What is required:
Return the listing word for word, as given.
[start Exercise data]
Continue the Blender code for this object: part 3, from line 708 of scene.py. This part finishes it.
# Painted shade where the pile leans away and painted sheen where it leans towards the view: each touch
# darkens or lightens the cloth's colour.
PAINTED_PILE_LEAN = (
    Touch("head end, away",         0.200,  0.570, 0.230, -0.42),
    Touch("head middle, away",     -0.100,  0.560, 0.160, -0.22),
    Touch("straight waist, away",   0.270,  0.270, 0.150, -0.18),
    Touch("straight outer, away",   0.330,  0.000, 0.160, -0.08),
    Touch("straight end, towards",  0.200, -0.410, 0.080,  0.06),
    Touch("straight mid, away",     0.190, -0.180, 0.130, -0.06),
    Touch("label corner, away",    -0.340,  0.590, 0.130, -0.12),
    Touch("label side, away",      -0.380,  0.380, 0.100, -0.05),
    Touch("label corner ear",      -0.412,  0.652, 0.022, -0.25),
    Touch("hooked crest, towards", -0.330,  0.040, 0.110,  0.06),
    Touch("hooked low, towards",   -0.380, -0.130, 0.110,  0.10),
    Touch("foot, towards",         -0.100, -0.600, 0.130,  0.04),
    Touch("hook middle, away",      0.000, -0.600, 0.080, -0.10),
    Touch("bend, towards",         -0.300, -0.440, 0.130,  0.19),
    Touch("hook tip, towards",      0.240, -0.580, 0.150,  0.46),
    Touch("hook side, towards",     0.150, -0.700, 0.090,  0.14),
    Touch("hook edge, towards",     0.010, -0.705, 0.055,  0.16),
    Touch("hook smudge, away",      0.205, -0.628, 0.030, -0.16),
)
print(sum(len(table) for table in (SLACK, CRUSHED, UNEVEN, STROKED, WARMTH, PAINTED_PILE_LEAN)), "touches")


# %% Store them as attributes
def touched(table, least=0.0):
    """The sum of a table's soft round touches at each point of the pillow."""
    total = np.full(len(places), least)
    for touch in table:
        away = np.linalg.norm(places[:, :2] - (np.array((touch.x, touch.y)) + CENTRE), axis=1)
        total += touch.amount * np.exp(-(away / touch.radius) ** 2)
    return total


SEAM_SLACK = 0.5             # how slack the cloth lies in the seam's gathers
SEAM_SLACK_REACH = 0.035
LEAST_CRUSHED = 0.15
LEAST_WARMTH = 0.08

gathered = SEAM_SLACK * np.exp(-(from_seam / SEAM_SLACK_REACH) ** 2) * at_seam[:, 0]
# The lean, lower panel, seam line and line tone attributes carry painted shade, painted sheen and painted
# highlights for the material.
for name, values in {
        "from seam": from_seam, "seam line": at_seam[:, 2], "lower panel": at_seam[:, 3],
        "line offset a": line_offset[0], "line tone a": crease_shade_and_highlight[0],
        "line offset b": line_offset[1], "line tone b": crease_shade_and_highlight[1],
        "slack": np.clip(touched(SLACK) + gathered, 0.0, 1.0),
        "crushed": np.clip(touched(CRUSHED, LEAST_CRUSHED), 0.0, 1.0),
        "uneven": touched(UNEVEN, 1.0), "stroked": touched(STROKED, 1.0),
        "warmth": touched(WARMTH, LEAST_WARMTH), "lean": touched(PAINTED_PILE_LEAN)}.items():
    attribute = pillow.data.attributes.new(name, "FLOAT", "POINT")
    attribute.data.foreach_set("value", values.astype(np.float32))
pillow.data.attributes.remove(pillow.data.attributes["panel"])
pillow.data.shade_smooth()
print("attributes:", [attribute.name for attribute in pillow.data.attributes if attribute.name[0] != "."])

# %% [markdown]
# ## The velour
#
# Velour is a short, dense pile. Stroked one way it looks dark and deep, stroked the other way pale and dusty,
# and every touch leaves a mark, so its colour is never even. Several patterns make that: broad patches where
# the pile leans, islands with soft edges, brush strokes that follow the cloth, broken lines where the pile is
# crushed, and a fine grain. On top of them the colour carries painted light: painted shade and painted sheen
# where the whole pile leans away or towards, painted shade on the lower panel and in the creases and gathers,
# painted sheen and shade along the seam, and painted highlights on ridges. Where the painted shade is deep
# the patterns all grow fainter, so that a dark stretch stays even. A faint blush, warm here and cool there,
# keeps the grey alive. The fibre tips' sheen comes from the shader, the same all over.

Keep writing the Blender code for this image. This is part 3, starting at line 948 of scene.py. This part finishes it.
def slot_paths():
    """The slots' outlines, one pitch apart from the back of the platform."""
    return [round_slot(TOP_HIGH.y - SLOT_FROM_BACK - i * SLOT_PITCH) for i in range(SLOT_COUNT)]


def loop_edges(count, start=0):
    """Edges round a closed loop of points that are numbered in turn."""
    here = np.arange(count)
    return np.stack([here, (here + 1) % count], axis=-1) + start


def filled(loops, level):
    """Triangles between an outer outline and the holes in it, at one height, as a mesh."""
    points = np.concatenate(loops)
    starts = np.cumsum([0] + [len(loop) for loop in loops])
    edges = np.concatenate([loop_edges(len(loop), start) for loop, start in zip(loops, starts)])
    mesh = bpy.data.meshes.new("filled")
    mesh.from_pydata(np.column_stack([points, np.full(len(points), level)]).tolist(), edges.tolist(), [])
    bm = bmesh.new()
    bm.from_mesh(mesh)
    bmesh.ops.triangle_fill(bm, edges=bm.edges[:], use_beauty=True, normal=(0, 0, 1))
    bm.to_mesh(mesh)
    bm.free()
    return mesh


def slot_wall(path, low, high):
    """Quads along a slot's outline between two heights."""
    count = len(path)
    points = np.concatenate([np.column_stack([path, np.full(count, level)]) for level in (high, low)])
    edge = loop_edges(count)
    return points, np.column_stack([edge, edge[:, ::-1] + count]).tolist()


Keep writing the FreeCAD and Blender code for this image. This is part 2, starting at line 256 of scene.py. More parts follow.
[end Exercise data]
Reply:
Continue the Blender code for this object: part 3, from line 708 of scene.py. This part finishes it.
# Painted shade where the pile leans away and painted sheen where it leans towards the view: each touch
# darkens or lightens the cloth's colour.
PAINTED_PILE_LEAN = (
    Touch("head end, away",         0.200,  0.570, 0.230, -0.42),
    Touch("head middle, away",     -0.100,  0.560, 0.160, -0.22),
    Touch("straight waist, away",   0.270,  0.270, 0.150, -0.18),
    Touch("straight outer, away",   0.330,  0.000, 0.160, -0.08),
    Touch("straight end, towards",  0.200, -0.410, 0.080,  0.06),
    Touch("straight mid, away",     0.190, -0.180, 0.130, -0.06),
    Touch("label corner, away",    -0.340,  0.590, 0.130, -0.12),
    Touch("label side, away",      -0.380,  0.380, 0.100, -0.05),
    Touch("label corner ear",      -0.412,  0.652, 0.022, -0.25),
    Touch("hooked crest, towards", -0.330,  0.040, 0.110,  0.06),
    Touch("hooked low, towards",   -0.380, -0.130, 0.110,  0.10),
    Touch("foot, towards",         -0.100, -0.600, 0.130,  0.04),
    Touch("hook middle, away",      0.000, -0.600, 0.080, -0.10),
    Touch("bend, towards",         -0.300, -0.440, 0.130,  0.19),
    Touch("hook tip, towards",      0.240, -0.580, 0.150,  0.46),
    Touch("hook side, towards",     0.150, -0.700, 0.090,  0.14),
    Touch("hook edge, towards",     0.010, -0.705, 0.055,  0.16),
    Touch("hook smudge, away",      0.205, -0.628, 0.030, -0.16),
)
print(sum(len(table) for table in (SLACK, CRUSHED, UNEVEN, STROKED, WARMTH, PAINTED_PILE_LEAN)), "touches")


# %% Store them as attributes
def touched(table, least=0.0):
    """The sum of a table's soft round touches at each point of the pillow."""
    total = np.full(len(places), least)
    for touch in table:
        away = np.linalg.norm(places[:, :2] - (np.array((touch.x, touch.y)) + CENTRE), axis=1)
        total += touch.amount * np.exp(-(away / touch.radius) ** 2)
    return total


SEAM_SLACK = 0.5             # how slack the cloth lies in the seam's gathers
SEAM_SLACK_REACH = 0.035
LEAST_CRUSHED = 0.15
LEAST_WARMTH = 0.08

gathered = SEAM_SLACK * np.exp(-(from_seam / SEAM_SLACK_REACH) ** 2) * at_seam[:, 0]
# The lean, lower panel, seam line and line tone attributes carry painted shade, painted sheen and painted
# highlights for the material.
for name, values in {
        "from seam": from_seam, "seam line": at_seam[:, 2], "lower panel": at_seam[:, 3],
        "line offset a": line_offset[0], "line tone a": crease_shade_and_highlight[0],
        "line offset b": line_offset[1], "line tone b": crease_shade_and_highlight[1],
        "slack": np.clip(touched(SLACK) + gathered, 0.0, 1.0),
        "crushed": np.clip(touched(CRUSHED, LEAST_CRUSHED), 0.0, 1.0),
        "uneven": touched(UNEVEN, 1.0), "stroked": touched(STROKED, 1.0),
        "warmth": touched(WARMTH, LEAST_WARMTH), "lean": touched(PAINTED_PILE_LEAN)}.items():
    attribute = pillow.data.attributes.new(name, "FLOAT", "POINT")
    attribute.data.foreach_set("value", values.astype(np.float32))
pillow.data.attributes.remove(pillow.data.attributes["panel"])
pillow.data.shade_smooth()
print("attributes:", [attribute.name for attribute in pillow.data.attributes if attribute.name[0] != "."])

# %% [markdown]
# ## The velour
#
# Velour is a short, dense pile. Stroked one way it looks dark and deep, stroked the other way pale and dusty,
# and every touch leaves a mark, so its colour is never even. Several patterns make that: broad patches where
# the pile leans, islands with soft edges, brush strokes that follow the cloth, broken lines where the pile is
# crushed, and a fine grain. On top of them the colour carries painted light: painted shade and painted sheen
# where the whole pile leans away or towards, painted shade on the lower panel and in the creases and gathers,
# painted sheen and shade along the seam, and painted highlights on ridges. Where the painted shade is deep
# the patterns all grow fainter, so that a dark stretch stays even. A faint blush, warm here and cool there,
# keeps the grey alive. The fibre tips' sheen comes from the shader, the same all over.

Keep writing the Blender code for this image. This is part 3, starting at line 948 of scene.py. This part finishes it.
def slot_paths():
    """The slots' outlines, one pitch apart from the back of the platform."""
    return [round_slot(TOP_HIGH.y - SLOT_FROM_BACK - i * SLOT_PITCH) for i in range(SLOT_COUNT)]


def loop_edges(count, start=0):
    """Edges round a closed loop of points that are numbered in turn."""
    here = np.arange(count)
    return np.stack([here, (here + 1) % count], axis=-1) + start


def filled(loops, level):
    """Triangles between an outer outline and the holes in it, at one height, as a mesh."""
    points = np.concatenate(loops)
    starts = np.cumsum([0] + [len(loop) for loop in loops])
    edges = np.concatenate([loop_edges(len(loop), start) for loop, start in zip(loops, starts)])
    mesh = bpy.data.meshes.new("filled")
    mesh.from_pydata(np.column_stack([points, np.full(len(points), level)]).tolist(), edges.tolist(), [])
    bm = bmesh.new()
    bm.from_mesh(mesh)
    bmesh.ops.triangle_fill(bm, edges=bm.edges[:], use_beauty=True, normal=(0, 0, 1))
    bm.to_mesh(mesh)
    bm.free()
    return mesh


def slot_wall(path, low, high):
    """Quads along a slot's outline between two heights."""
    count = len(path)
    points = np.concatenate([np.column_stack([path, np.full(count, level)]) for level in (high, low)])
    edge = loop_edges(count)
    return points, np.column_stack([edge, edge[:, ::-1] + count]).tolist()


Keep writing the FreeCAD and Blender code for this image. This is part 2, starting at line 256 of scene.py. More parts follow.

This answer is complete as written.